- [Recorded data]
============

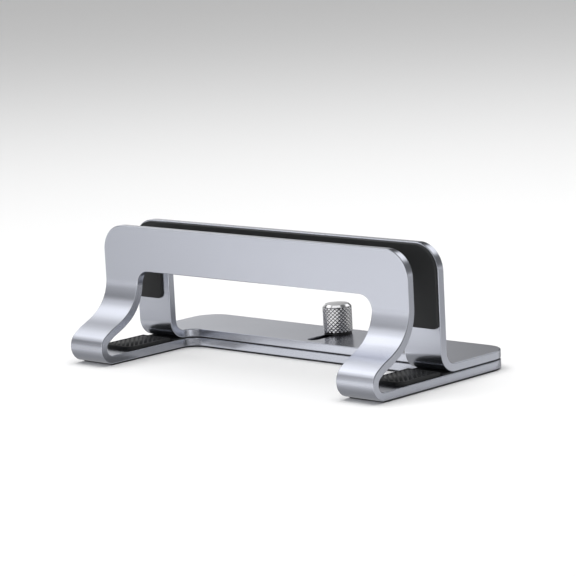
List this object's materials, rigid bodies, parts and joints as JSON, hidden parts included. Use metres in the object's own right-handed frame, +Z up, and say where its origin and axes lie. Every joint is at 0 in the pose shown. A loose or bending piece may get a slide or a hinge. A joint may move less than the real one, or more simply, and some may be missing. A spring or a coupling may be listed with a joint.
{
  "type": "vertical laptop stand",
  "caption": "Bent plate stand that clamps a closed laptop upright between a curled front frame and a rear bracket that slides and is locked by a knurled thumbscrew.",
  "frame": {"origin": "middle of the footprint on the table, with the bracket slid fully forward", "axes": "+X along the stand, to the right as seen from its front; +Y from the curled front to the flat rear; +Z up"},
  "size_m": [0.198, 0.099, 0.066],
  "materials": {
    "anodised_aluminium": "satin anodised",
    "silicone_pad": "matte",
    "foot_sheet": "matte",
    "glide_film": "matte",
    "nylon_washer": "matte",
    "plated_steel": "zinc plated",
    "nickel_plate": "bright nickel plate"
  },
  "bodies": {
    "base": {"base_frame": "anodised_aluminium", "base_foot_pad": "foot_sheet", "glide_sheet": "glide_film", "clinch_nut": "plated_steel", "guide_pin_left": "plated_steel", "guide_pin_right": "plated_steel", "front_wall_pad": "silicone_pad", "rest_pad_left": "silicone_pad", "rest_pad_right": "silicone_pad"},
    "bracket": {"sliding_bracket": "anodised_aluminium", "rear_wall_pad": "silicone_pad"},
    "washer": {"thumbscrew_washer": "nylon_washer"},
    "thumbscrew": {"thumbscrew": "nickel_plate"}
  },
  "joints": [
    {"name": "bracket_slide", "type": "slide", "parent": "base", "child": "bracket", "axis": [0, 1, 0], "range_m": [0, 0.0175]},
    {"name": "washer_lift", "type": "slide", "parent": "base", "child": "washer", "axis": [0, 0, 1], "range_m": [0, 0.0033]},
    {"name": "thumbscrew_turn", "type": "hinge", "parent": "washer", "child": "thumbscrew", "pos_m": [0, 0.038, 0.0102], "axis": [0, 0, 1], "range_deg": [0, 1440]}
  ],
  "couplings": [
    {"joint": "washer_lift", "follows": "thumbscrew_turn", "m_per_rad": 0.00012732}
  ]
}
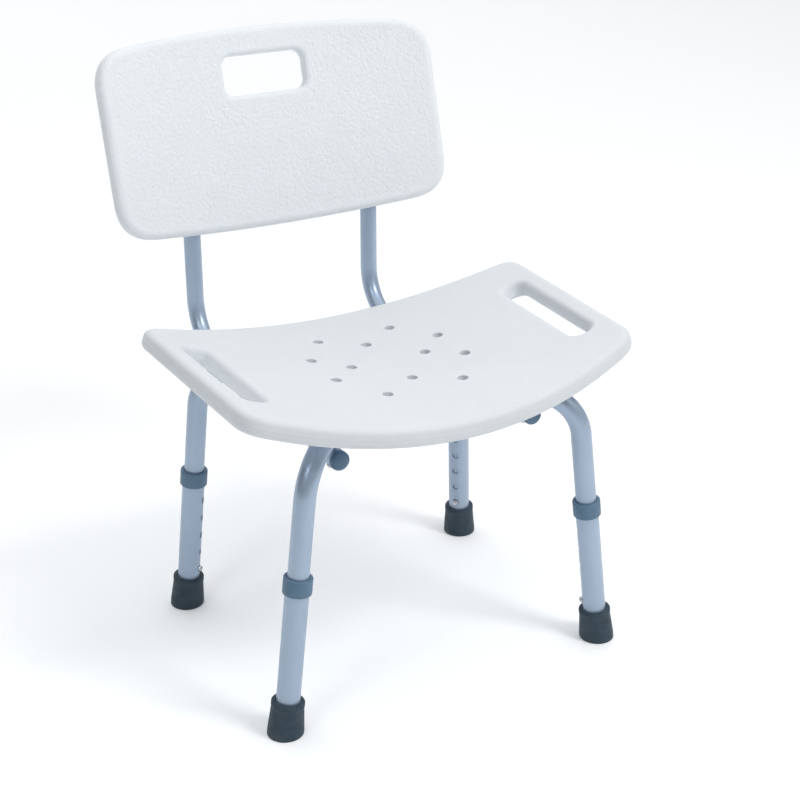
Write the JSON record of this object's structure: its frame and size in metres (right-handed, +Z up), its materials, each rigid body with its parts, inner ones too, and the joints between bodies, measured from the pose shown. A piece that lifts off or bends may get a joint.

============

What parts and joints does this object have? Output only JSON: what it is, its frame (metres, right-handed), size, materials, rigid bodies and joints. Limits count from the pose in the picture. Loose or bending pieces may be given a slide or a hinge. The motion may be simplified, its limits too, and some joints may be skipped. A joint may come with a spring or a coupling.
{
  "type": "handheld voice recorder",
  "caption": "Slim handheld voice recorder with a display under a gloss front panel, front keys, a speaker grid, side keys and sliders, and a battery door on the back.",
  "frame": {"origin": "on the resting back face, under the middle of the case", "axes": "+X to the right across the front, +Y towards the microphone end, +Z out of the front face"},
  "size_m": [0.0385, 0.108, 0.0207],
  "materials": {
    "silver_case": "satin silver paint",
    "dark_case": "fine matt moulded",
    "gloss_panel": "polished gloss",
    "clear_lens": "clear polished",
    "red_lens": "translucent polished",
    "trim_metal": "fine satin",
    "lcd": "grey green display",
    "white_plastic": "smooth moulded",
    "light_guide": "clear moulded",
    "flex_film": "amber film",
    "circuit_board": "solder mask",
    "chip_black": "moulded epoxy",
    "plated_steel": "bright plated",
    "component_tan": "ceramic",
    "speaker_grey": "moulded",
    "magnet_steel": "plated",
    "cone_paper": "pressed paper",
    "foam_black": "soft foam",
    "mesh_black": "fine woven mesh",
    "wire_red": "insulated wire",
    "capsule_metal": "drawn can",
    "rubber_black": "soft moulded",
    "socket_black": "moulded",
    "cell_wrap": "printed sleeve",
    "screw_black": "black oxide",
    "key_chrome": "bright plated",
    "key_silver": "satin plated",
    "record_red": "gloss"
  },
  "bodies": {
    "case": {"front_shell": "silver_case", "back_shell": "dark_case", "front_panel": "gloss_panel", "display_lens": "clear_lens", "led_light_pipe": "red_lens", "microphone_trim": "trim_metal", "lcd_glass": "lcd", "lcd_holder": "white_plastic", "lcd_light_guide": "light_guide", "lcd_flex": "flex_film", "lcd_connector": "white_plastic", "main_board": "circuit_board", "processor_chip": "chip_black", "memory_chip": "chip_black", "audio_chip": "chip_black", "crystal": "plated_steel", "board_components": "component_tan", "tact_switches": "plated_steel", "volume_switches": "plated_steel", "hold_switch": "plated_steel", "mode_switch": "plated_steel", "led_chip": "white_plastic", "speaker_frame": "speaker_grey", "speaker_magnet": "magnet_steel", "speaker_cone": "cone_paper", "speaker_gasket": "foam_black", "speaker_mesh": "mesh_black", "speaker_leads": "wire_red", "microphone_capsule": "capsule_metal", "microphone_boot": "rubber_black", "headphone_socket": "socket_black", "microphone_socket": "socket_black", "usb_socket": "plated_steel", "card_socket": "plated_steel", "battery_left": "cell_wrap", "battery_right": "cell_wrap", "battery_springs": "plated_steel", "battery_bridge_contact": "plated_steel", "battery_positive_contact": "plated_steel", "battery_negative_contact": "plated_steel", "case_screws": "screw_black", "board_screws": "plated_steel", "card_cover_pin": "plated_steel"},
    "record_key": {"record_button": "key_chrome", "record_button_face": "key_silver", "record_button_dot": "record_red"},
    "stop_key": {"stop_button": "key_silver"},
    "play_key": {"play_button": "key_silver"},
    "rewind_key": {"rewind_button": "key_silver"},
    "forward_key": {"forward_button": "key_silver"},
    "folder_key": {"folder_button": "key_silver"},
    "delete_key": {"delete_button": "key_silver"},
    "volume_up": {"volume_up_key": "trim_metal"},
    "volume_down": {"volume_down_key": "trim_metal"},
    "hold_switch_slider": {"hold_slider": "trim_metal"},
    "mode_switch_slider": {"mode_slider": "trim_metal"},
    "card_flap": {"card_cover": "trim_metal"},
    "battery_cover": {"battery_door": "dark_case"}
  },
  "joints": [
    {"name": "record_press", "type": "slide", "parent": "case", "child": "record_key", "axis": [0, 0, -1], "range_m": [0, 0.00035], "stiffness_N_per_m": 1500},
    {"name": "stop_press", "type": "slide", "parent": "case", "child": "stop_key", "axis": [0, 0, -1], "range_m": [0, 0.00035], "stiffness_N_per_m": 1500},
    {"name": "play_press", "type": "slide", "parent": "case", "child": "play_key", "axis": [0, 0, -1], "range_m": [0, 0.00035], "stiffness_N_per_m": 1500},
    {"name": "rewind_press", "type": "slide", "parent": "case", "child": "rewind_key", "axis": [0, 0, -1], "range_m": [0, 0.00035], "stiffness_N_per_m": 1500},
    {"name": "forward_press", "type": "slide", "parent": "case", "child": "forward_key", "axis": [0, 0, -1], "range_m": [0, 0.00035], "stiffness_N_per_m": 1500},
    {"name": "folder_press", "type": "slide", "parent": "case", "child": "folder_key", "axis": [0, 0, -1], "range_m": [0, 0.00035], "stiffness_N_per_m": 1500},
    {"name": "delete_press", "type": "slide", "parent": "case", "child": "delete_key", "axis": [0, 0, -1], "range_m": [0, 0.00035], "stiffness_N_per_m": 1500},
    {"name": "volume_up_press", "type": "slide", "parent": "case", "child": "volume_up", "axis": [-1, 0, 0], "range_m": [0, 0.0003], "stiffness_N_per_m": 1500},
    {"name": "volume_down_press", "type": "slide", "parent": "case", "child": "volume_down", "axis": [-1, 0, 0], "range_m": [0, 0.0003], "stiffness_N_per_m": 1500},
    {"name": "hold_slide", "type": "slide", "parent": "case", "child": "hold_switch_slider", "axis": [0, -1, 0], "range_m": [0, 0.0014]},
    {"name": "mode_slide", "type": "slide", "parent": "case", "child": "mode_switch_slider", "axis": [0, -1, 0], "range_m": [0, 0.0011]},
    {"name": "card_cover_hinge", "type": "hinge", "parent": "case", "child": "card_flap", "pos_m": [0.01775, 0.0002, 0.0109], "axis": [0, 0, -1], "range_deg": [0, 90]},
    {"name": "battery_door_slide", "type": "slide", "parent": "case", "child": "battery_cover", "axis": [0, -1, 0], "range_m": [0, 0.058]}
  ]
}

============

- [DESCRIPTION OF THE TASK] Extract lines where the string "rigid" occurs.

- [TASK RESPONSE]
List this object's materials, rigid bodies, parts and joints as JSON, hidden parts included. Use metres in the object's own right-handed frame, +Z up, and say where its origin and axes lie. Every joint is at 0 in the pose shown. A loose or bending piece may get a slide or a hinge. A joint may move less than the real one, or more simply, and some may be missing. A spring or a coupling may be listed with a joint.
Write the JSON record of this object's structure: its frame and size in metres (right-handed, +Z up), its materials, each rigid body with its parts, inner ones too, and the joints between bodies, measured from the pose shown. A piece that lifts off or bends may get a joint.
What parts and joints does this object have? Output only JSON: what it is, its frame (metres, right-handed), size, materials, rigid bodies and joints. Limits count from the pose in the picture. Loose or bending pieces may be given a slide or a hinge. The motion may be simplified, its limits too, and some joints may be skipped. A joint may come with a spring or a coupling.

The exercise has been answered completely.